Delete the LSPFIX downloaded, then download *LSPFIX.EXE*. This time save it to your C:\ folder (Root directory). Open *My computer* and navigate to *C:\LSPFix.exe*

Run the LSPFix.exe that you have just finished downloading.
Check the *I know what I'm doing* box.
In the *Keep* box you should see one or more instances of *aelupsvc32.dll* and* wshcon32.dll.*
Select every instance of *aelupsvc32.dll *and *wshcon32.dll*.
and move each one to the *Remove* box by clicking the *>>* button.
When you are done click *Finish>>*.

Let me know how it goes.


----------



## dvk01 (Dec 14, 2002)

We have been looking at the files on this one & it has some sneaky tricks to stop removal

Don't try & remove any files yet or use LSP fix as it will make it worse

There has been an update to combofix to attempt to deal with this so try this version of combofix before doing anything else please

http://download.bleepingcomputer.com/sUBs/zh/BetaB/combofix.exe

Download  Combofix to your desktop:

* Double-click combofix.exe & follow the prompts.
* When finished, it shall produce a log for you. Post that log in your next reply.

Note:
Do not mouseclick combofix's window whilst it's running. That may cause it to stall.


----------



## JSntgRvr (Jul 1, 2003)

Thanks, *Derek.* :up:


----------



## yingybaby (Nov 14, 2006)

still i can't open LSPFix.exe even i downloaded it from other site.
and then i downloaded combofix.exe 
after i used it, i can not use my boardband and my computer is really really slow everytime when i turn it on, no matter it's on safe mode or normal.
even now i am using my bro's computer to type this...
what can i do now?
when i restore my boardband, it said that it can't connect (this happened after i use combofix and restart the computer)


----------



## JSntgRvr (Jul 1, 2003)

Hi, *yingybaby* 

Lets try running *WinsockXPFix.exe*:

Running *WinsockXPFix.exe* may correct this problem. WinsockXPfix restores the files associated with connecting to a tcp/ip network. You can download WinsockXPFix.exe by clicking on the link above (it will fit on a floppy disk).
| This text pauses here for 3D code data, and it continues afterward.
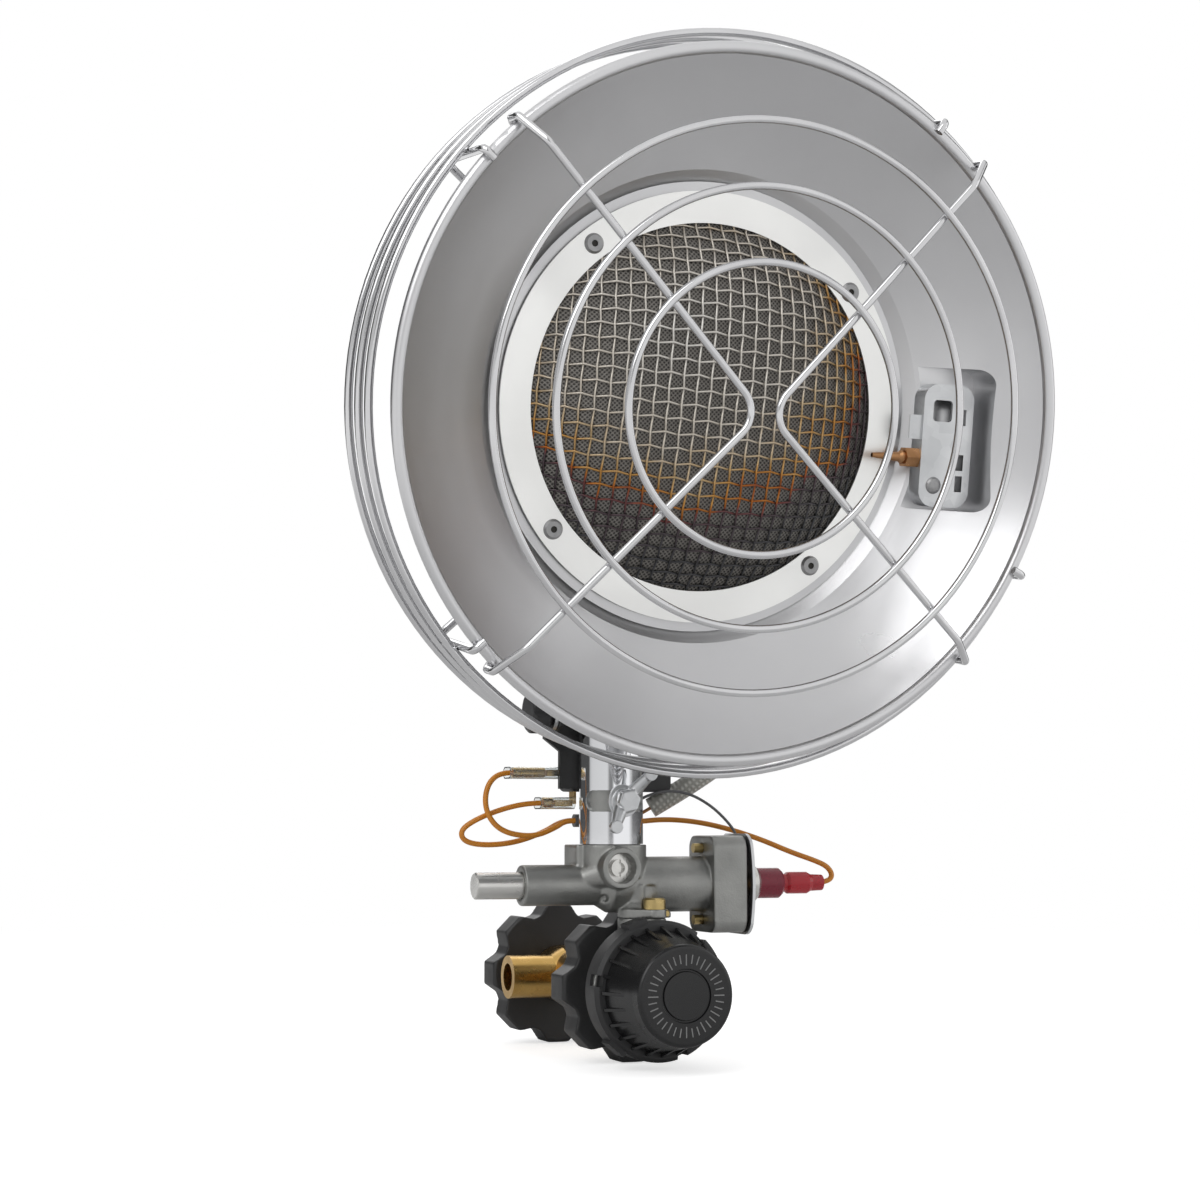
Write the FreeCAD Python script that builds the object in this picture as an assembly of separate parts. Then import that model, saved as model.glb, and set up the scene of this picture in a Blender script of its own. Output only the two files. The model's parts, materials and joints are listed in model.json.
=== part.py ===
import FreeCAD, Part
import math
import os

os.makedirs("parts", exist_ok=True)

# Portable propane heater that screws onto the valve of a gas cylinder.
# Millimetres, +Z up. The reflector faces -Y and the push button points to -X.
# Everything is drawn about the neck: its axis is x = y = 0, and the gas valve's axis is z = 0.
# The head is drawn level, about its tilt axis, and then tilted down to its stored pose.
# At the end every piece is moved so that the origin is at the tip of the inlet nipple.

# Fits
running_gap = 0.05
face_gap = 0.3
hug_gap = 0.1

# Reflector, in depths behind the plane of its rim
reflector_radius = 127.0
rim_roll = 2.2
sheet = 0.8
wall_sag_radius = 106.0
wall_sag_depth = 18.5
wall_foot_radius = 86.0
wall_foot_depth = 33.0
seat_radius = 82.0
face_depth = 34.5
pocket_inner = 84.0
pocket_outer = 110.0
pocket_low = -33.0
pocket_high = 22.0
pocket_floor = 32.0
pocket_corner = 7.0

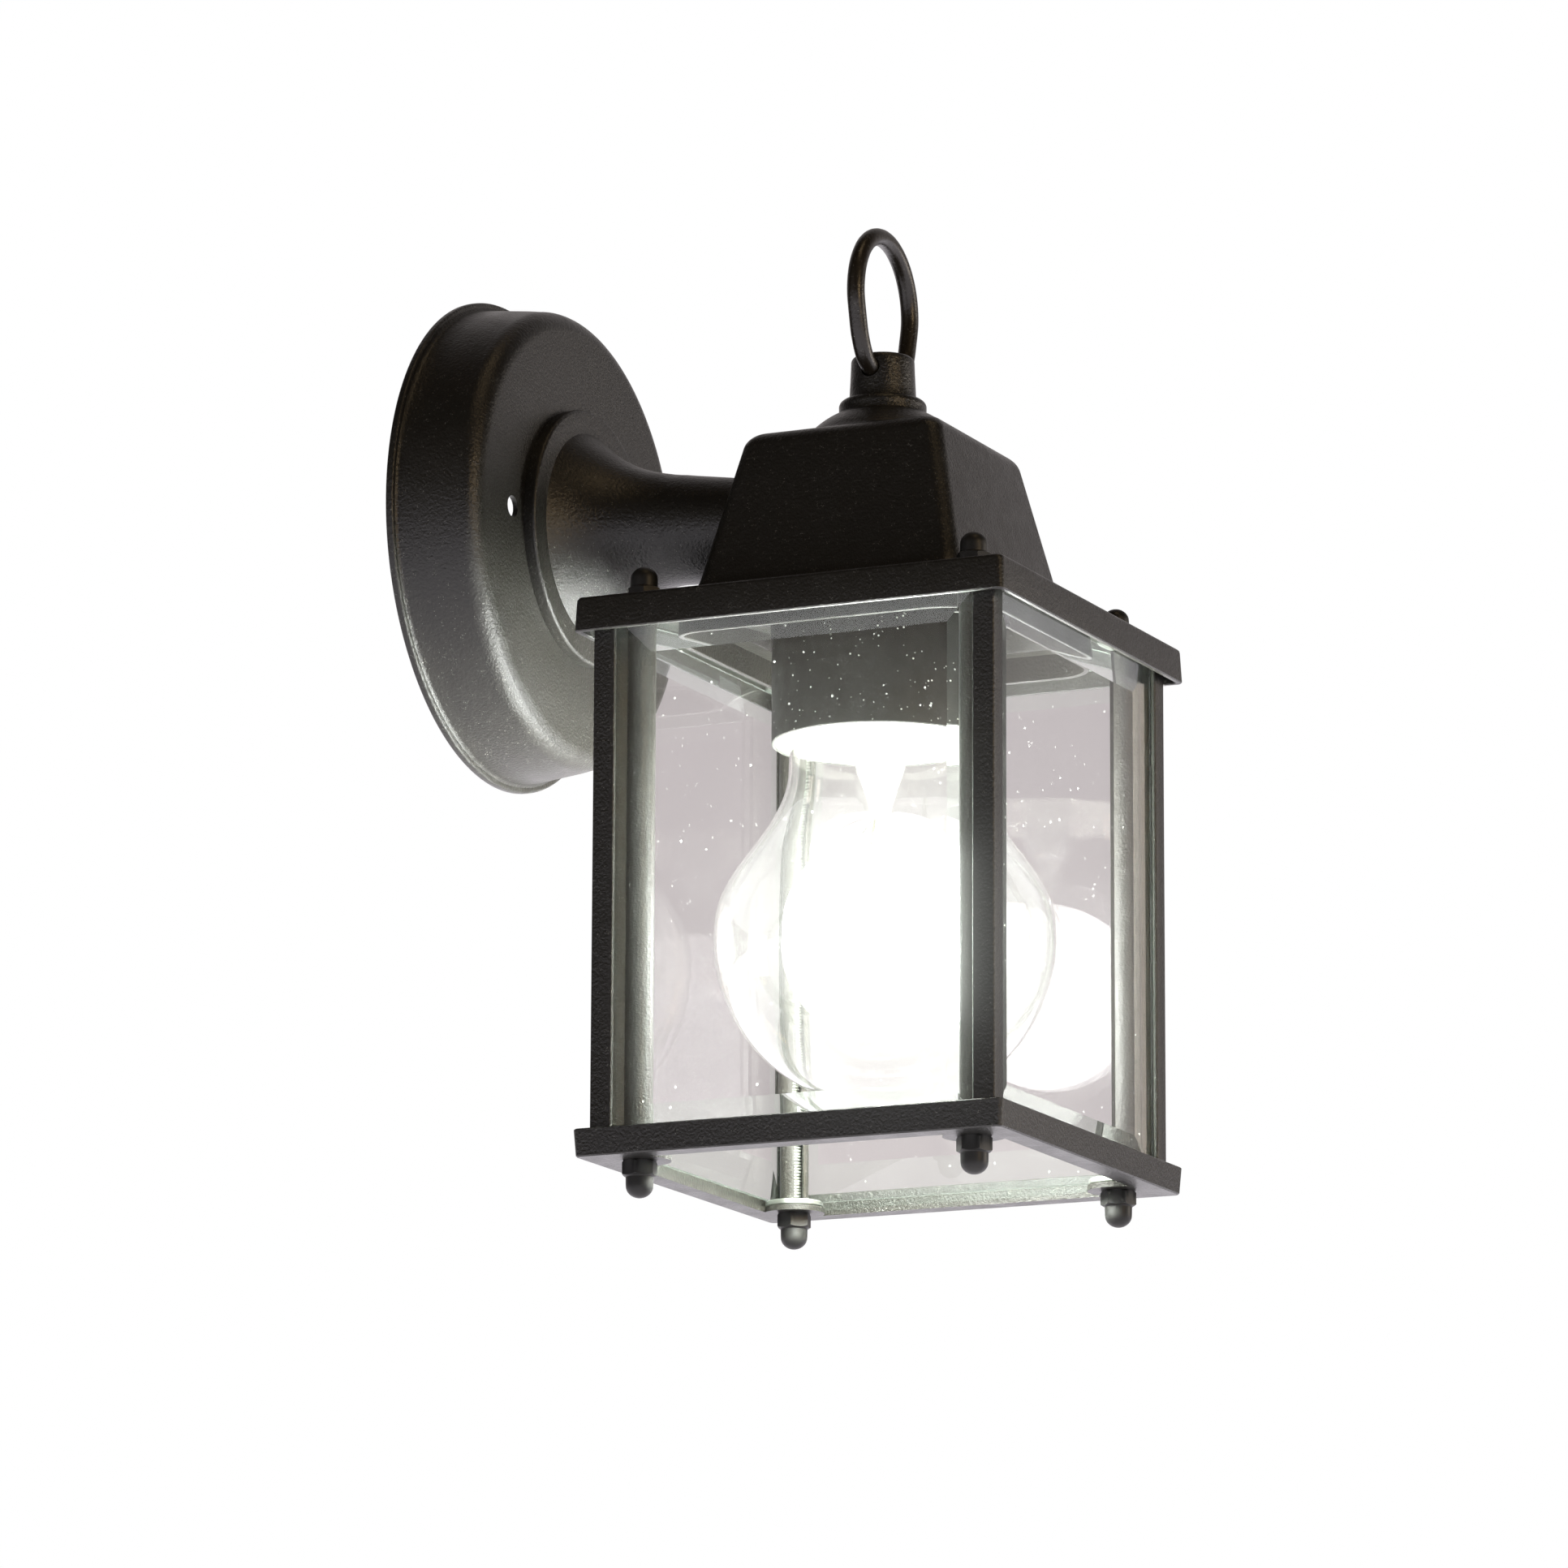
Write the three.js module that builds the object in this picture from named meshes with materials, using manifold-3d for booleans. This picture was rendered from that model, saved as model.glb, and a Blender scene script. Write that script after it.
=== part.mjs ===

Double click on WinsockXPFix.exe. You will get a window like this:








First, click on the ReG-Backup button. This will backup your registry. This is a just a precaution.








Click Ok. You will get the following window showing that your registry is being backed up.

















Click Ok. You will go back to the main window. Click Fix.








Click Yes. It will run for a about a minute and a beep will sound and you will get this window.








Click Ok and let you PC reboot. When it comes back up you should be able to get on the network.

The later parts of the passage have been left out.